6. Let’s Get Serious — Processes, Threads, and Concurrency

When you start getting into processes, threads, and concurrency, it means that you’re starting to hit the deep end of programming.

However, even if you never encounter them because they are predominantly for back-end developers and you’re a front-end dev, it’s still good to have an idea of how they work.

This is because it gives you an overall understanding of how computers work and how code works as a communication bridge between humans, the rendering or interpreting engine and machines.

It also makes you aware of how memory works and how the code you write impacts performance.

7. Binary Search

And we’re back to another data-related topic. Binary search is an important topic to check into as it has to do with the performance.

For the binary search to work, the dataset that’s being searched has to be pre-sorted, giving the algorithm the ability to quickly move through each data point and decide if it is a match or not.

There are different techniques when it comes to binary search, often a mix between algorithms and recursion. The idea of binary search can be applied across different languages and is more a technique based on mathematical reasoning than actual code.

8. Trees

At some point, you’re going to hear about trees. Not the usual thing that grows in dirt and gives you oxygen, but the thing that structures your data based on a relationship base structure — accessible through nodes, leaves, children, parents, and siblings.

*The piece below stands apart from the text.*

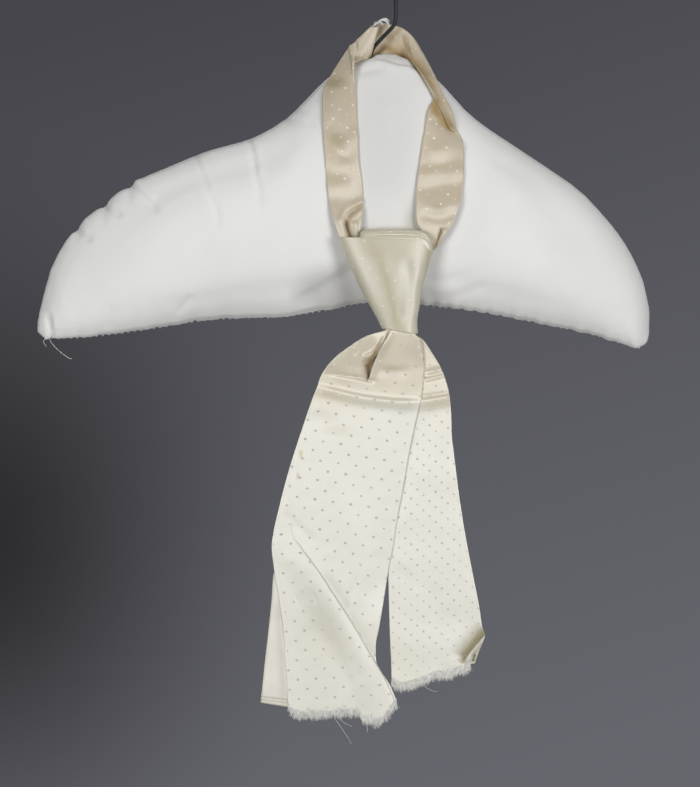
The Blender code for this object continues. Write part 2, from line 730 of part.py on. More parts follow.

If you’ve worked with HTML, you would have heard of the DOM tree. That’s one type of tree. A binary tree is one where each node has two child nodes attached to it, creating a pyramid style graph that can be traced back to the topmost point.

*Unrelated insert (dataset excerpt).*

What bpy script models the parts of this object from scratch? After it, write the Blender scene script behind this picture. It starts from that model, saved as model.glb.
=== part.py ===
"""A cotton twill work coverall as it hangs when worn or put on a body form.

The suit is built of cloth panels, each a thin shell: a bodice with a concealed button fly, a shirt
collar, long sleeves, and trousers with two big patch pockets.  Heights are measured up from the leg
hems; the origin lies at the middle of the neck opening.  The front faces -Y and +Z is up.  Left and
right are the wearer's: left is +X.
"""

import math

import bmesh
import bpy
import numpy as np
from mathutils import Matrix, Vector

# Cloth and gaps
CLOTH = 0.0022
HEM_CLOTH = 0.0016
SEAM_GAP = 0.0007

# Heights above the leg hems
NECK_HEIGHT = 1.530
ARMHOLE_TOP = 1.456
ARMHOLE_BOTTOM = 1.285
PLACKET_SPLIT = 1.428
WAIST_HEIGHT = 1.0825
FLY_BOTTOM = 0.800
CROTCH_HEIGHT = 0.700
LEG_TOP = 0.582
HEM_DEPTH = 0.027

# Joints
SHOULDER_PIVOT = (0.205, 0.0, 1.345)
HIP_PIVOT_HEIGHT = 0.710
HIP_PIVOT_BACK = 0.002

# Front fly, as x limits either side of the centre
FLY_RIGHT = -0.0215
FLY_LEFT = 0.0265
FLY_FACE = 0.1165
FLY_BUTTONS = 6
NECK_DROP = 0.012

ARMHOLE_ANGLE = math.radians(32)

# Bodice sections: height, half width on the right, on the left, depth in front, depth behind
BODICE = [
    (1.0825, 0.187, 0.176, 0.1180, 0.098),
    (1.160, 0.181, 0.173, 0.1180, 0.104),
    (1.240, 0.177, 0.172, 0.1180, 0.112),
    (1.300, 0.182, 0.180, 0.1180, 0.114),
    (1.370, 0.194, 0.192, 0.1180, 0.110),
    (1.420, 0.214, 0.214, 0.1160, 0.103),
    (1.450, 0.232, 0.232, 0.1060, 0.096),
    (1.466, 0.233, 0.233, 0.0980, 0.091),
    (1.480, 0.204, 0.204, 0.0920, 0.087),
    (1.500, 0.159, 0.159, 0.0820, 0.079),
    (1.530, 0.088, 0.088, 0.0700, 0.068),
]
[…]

But there’s more to trees than that, namely to do with performance, dealing with data, and how to quickly retrieve it.

9. Testing

Don’t just learn how to test. Look into theories behind testing. When we test things, we tend to focus only on unit testing rather than also figure out how big-picture ideologies work and why they are fundamental for robust code.

There are also functional-based tests and non-functional ones such as performance, security, usability, and compatibility tests. These things are also often on the low priority list, if not on the agenda at all.

Testing also lets you run hypothetical scenarios and pre-determine the shape of your data, which are important and let you anticipate potential issues before you start coding.

10. Dynamic Programming

Dynamic programming is a method of solving complex scenarios by breaking them down into their smallest possible components in a recursive manner. It’s a programmatic technique that is used across multiple disciplines and isn’t just limited to just code.

The thing about dynamic programming is that its usage of recursion means that a problem is only solved once and works to optimize the workload rather than combing through things based on a specific and repeated algorithm.

Initially, the idea of dynamic programming can be confusing, especially when it looks and sounds almost like algorithms. But they are significantly different and work on different ideologies that can help you become a better programmer in the long run.


SOLID is a set of five design principles in programming. They are patterns that can be implemented for object-oriented style programming.

Their usefulness comes in the form of creating code flexibility, long term maintainability, and a generalized understanding of how things are implemented between developers.

SOLID also forms the core philosophy for agile software development, in addition to creating robust code.

Parting Words

There’s more to code than just learning how a language works. There are the unspoken mechanics and techniques that make the language, framework, or library tick.

I hope this meta-knowledge guide has brought more awareness towards the vastness of coding and that it’s not just limited to…well, code.

Going beyond if...else statements in your code is also a sign of growth and knowledge application, something that many juniors and beginning coders get stuck into.

You don’t have to fully understand everything completely. But the knowledge dots can help us in the future as code creators.

Knowing, or at least having knowledge of, how the above topics function and fit into the bigger picture will help accelerate your coding process and increase the potential robustness of your creation against cracks and decay.